4. Executive Review and BLUF
BLUF
Djamo must prioritize regional expansion within the WAEMU zone to capture the cross-border remittance market before telco-backed competitors commoditize the payment layer. The current 14 million dollar capital position provides an 18-month window to establish a dominant position in Senegal and Ivory Coast. Success depends on internalizing the transfer rail to undercut traditional bank fees by 60 percent. Expanding into credit should be deferred until regional scale is achieved to avoid premature balance sheet risk. APPROVED FOR LEADERSHIP REVIEW.
Dangerous Assumption
The most consequential unchallenged premise is that mobile money operators (Orange, MTN, Wave) will continue to allow Djamo to use their agent networks for cash-in and cash-out. If these competitors perceive Djamo as a significant threat to their high-margin remittance business, they could increase access fees or degrade the technical integration, effectively breaking the Djamo delivery model.
Unaddressed Risks
- Currency Devaluation: While the CFA franc is currently pegged to the Euro, any political shift leading to a devaluation would instantly erode the real value of the Series A capital and decrease the purchasing power of the user base.
- Cybersecurity Breach: As a digital-first player, a single high-profile hack or loss of customer funds would permanently destroy trust in a market where consumers are already skeptical of non-physical banking.
Unconsidered Alternative
The team has not fully evaluated a white-label partnership strategy with traditional banks.

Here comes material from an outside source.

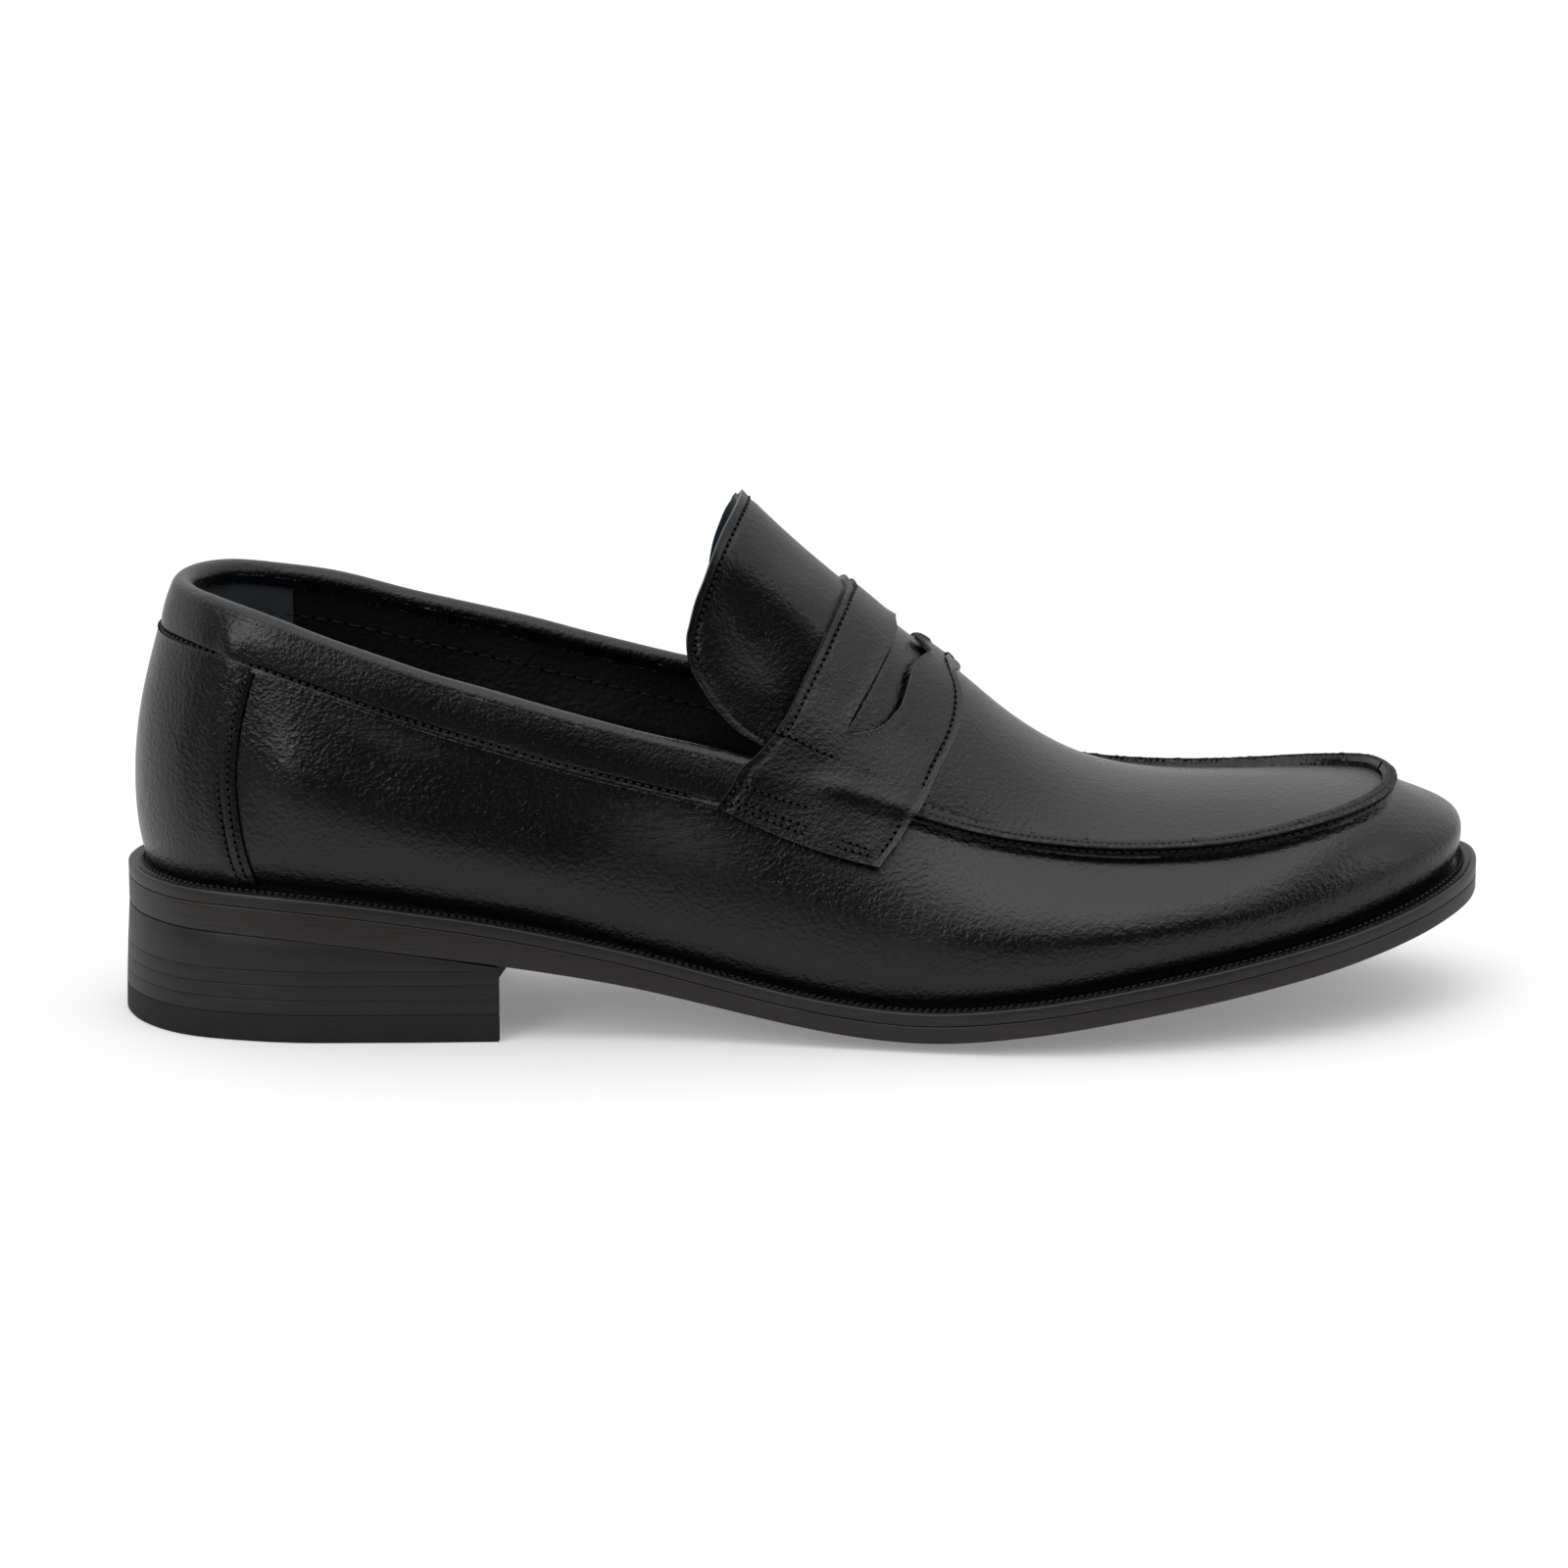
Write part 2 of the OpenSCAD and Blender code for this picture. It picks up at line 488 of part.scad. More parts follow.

Instead of competing for the retail customer, Djamo could provide the front-end application and card management infrastructure for legacy banks. This would eliminate the need for Djamo to manage regulatory compliance and liquidity, shifting the model from a high-burn B2C play to a high-margin B2B software business. This path would sacrifice brand equity but ensure long-term financial stability.